Le allergie potrebbero proteggere dal coronavirus e contribuire ad evitare che si sviluppi in forma grave. È quanto suggerisce uno studio multicentrico, coordinato da Enrico Scala dell’Istituto Dermopatico dell’Immacolata (Idi) di Roma e da Riccardo Asero, Presidente AAIITO.
Il lavoro, pubblicato su Allergy, la rivista scientifica dell’Accademia Europea di Allergologia e Immunologia, ha dimostrato che, tra i pazienti ospedalizzati per Covid-19, i soggetti allergici hanno sviluppato una forma meno grave di malattia.
L’infezione da SARS-CoV-2 (Covid-19) può indurre un ampio spettro di conseguenze che vanno dall’infezione asintomatica a forme di polmonite estremamente grave. In alcuni casi viene indotta una cosiddetta ‘tempesta citochinica Th1’, cui segue una vera e propria autoaggressione del sistema immunitario, con produzione di elevatissimi livelli, tra gli altri, di IL-6, in grado di generare una sindrome da distress respiratorio acuto (ARDS) ed una insufficienza multiorgano, il cui risultato finale è la morte.
I pazienti allergici e l’infezione da SARS-CoV-2 (Covid-19)
I pazienti allergici sono geneticamente predisposti a generare una risposta immuno-mediata di tipo differente: Th2. Questa risposta non implica l’espressione delle principali citochine coinvolte nell’ARDS. Gli esperti hanno pertanto ipotizzato che i pazienti allergici potrebbero essere meno inclini all’infezione da SARS-CoV-2 e/o potrebbero avere un’infezione da SARS-CoV-2 meno grave.
Lo studio multicentrico italiano
Gli esperti dei centri che hanno realizzato lo studio, hanno studiato retrospettivamente più di 500 pazienti ricoverati tra marzo e aprile scorso nei principali ospedali del Nord Italia, dimostrando che, effettivamente, i soggetti atopici avevano un’incidenza significativamente minore di polmonite grave o molto grave indotta da SARS-CoV-2 (33,3% vs 67,7% nei pazienti non allergici).
I pazienti con polmonite atipica sono stati divisi (al termine della loro permanenza in ospedale per guarigione o decesso) in lievi, severi, o molto severi a seconda che non avessero avuto bisogno di assistenza respiratoria, avessero necessitato di assistenza respiratoria non-invasiva (C-PAP) o invasiva (ventilazione meccanica in terapia intensiva).
Conclusioni
Lo studio ha dimostrato che una storia clinica di allergia si associava, con un altissimo grado di significatività statistica, ad un andamento di grado lieve della malattia, indipendentemente da tutti gli altri cofattori considerati (età, sesso, ipertensione, cardiopatie, diabete, etc.).

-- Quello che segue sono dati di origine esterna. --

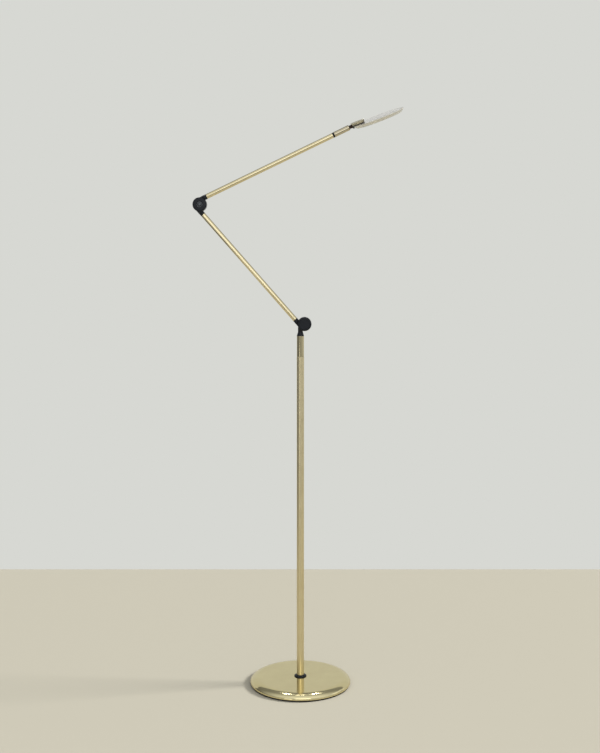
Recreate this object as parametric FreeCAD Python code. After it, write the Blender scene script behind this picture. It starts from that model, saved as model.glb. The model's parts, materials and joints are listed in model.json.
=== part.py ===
import FreeCAD
import Part
import math
import os

# Articulated reading lamp for the floor. Millimetres, +Z up, the origin in the middle of the underside.
# The arms lie in the XZ plane: +X is to the right of a viewer who looks along +Y.

Vector = FreeCAD.Vector
Rotation = FreeCAD.Rotation
Placement = FreeCAD.Placement

X_AXIS = Vector(1, 0, 0)
Y_AXIS = Vector(0, 1, 0)
Z_AXIS = Vector(0, 0, 1)

# Foot
base_radius = 126.0
base_height = 18.8
base_flat_radius = 104.0        # the flat top ends here and the rounded shoulder begins
base_rim_top = 5.5              # upright rim from base_lip up to here
base_lip = 4.3                  # lower edge of the brass
cover_wall = 1.5
pad_radius = 123.5
pad_height = 3.0
weight_radius = 123.9
nut_recess_radius = 22.0
nut_recess_top = 10.0
foot_ring_radius = 15.4
foot_ring_height = 5.0
gland_height = 9.0              # the cord's axis above the floor
gland_radius = 3.2
gland_bore_radius = 2.6
gland_length = 17.0
gland_proud = 1.5

# Stem
stem_radius = 9.0
stem_bore = 8.0
stem_top = 824.8
sleeve_radius = 8.75
sleeve_top = 875.8
sleeve_chamfer = 0.6
liner_bore = 7.0
nipple_radius = 5.0
nipple_bore = 3.4
wire_radius = 2.4

# Hinges: two like mouldings face each other across the arms' own plane
hinge_offset = 10.0             # from the pivot to the axis of a tube
hinge_radius = 17.0
hinge_half_thickness = 11.5
rim_gap = 0.15                  # from the middle plane to the rim of a half
boss_gap = 0.5                  # from the middle plane to the friction face
face_rounding = 3.0
neck_width = 12.0
neck_length = 23.5
neck_clearance_radius = 19.5    # inside it a neck keeps to its own half
neck_tip = 14.0                 # and so it does below this height
spigot_radius = 4.95
spigot_length = 14.0
pivot_radius = 3.0
pivot_bore = 3.08
pocket_radius = 7.8
head_pocket_floor = 7.5
nut_pocket_floor = 5.0
cap_radius = 13.2
cap_thickness = 1.3
wire_groove = (9.8, 13.6)       # inner and outer radius of the wire's ring channel
wire_groove_floor = 6.0
wire_way_radius = 1.9

# Arms
arm_radius = 6.0
arm_bore = 5.0
shoulder_height = 905.1
lower_arm_length = 383.0        # pivot to pivot
lower_arm_lean = 41.25          # degrees to the left of upright
upper_arm_rise = 25.5           # degrees above level, to the right
upper_tube_end = 359.3          # all along the upper arm's axis, from the elbow
swivel_ring_length = 4.0
swivel_ring_radius = 6.2
arm_wire_radius = 1.5

# Barrel and knuckle
barrel_radius = 6.5
barrel_bore = 5.7
barrel_start = 363.6
barrel_end = 402.0
knuckle_place = 407.0
knuckle_radius = 3.8
tongue_half_width = 2.3
cheek_inner = 2.7
cheek_outer = 5.4
tilt_pin_radius = 1.5

# Head, in its own frame: x runs along the disc from the knuckle, z stands on the disc
head_rise = 21.1                # degrees above level
head_roll = 12.0                # at rest the barrel is turned this far towards the viewer
disc_radius = 64.0
disc_centre = 69.3
disc_flat = 6.7                 # x of the flat where the light enters
disc_top = -1.0
disc_thickness = 5.0
holder_start = 2.8
holder_end = 35.2
holder_half_width = 12.0
knuckle_room_half_width = 7.5
holder_top = 6.5
holder_bottom = 0.3
holder_wall = 1.4
holder_ceiling = 4.9            # underside of its roof
holder_rounding = 2.6
plate_bottom = -0.95
clamp_screw_place = (24.0, 6.0)
clamp_screw_end = 2.2

shoulder = Vector(hinge_offset, 0, shoulder_height)
lean = math.radians(lower_arm_lean)
elbow = shoulder + Vector(-math.sin(lean), 0, math.cos(lean)) * lower_arm_length
rise = math.radians(upper_arm_rise)
upper_along = Vector(math.cos(rise), 0, math.sin(rise))
upper_left = Vector(-math.sin(rise), 0, math.cos(rise))
upper_start = elbow + upper_left * hinge_offset
knuckle = upper_start + upper_along * knuckle_place


# Plain helpers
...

L’evidenza clinica ha reso, pertanto, verosimile l’ipotesi iniziale, suggerendo che la predisposizione ad una risposta immunitaria Th2 potrebbe aiutare ad evitare la tempesta citochinica osservata nei casi più gravi di COVID19.”
“In conclusione” afferma il dott. Asero “non si può ancora affermare che l’allergico respiratorio sia meno predisposto a contrarre l’infezione da SARS-CoV-2 mentre sembra abbastanza probabile che, una volta contratta l’infezione, abbia maggiori probabilità di andare incontro ad un decorso clinico più lieve con scarse complicanze”.
La ricerca è stata realizzata dai clinici dell’IDI-IRCCS: Enrico Scala, Damiano Abeni, Mauro Giani e Antonio Sgadari, in collaborazione con Alberto Tedeschi e Francesca Saltalamacchia (Ospedale Bolognini ASST, Bergamo), Giuseppina Manzotti (Casa di Cura Palazzolo, Bergamo), Baoran Yang (ASST Carlo Poma, Mantova), Paolo Borrelli (Ospedale Beauregard, Aosta), Alessandro Marra (ASST Rhodense – P.O. Rho – Mi) e Riccardo Asero (Clinica San Carlo, Paderno Dugnano – MI).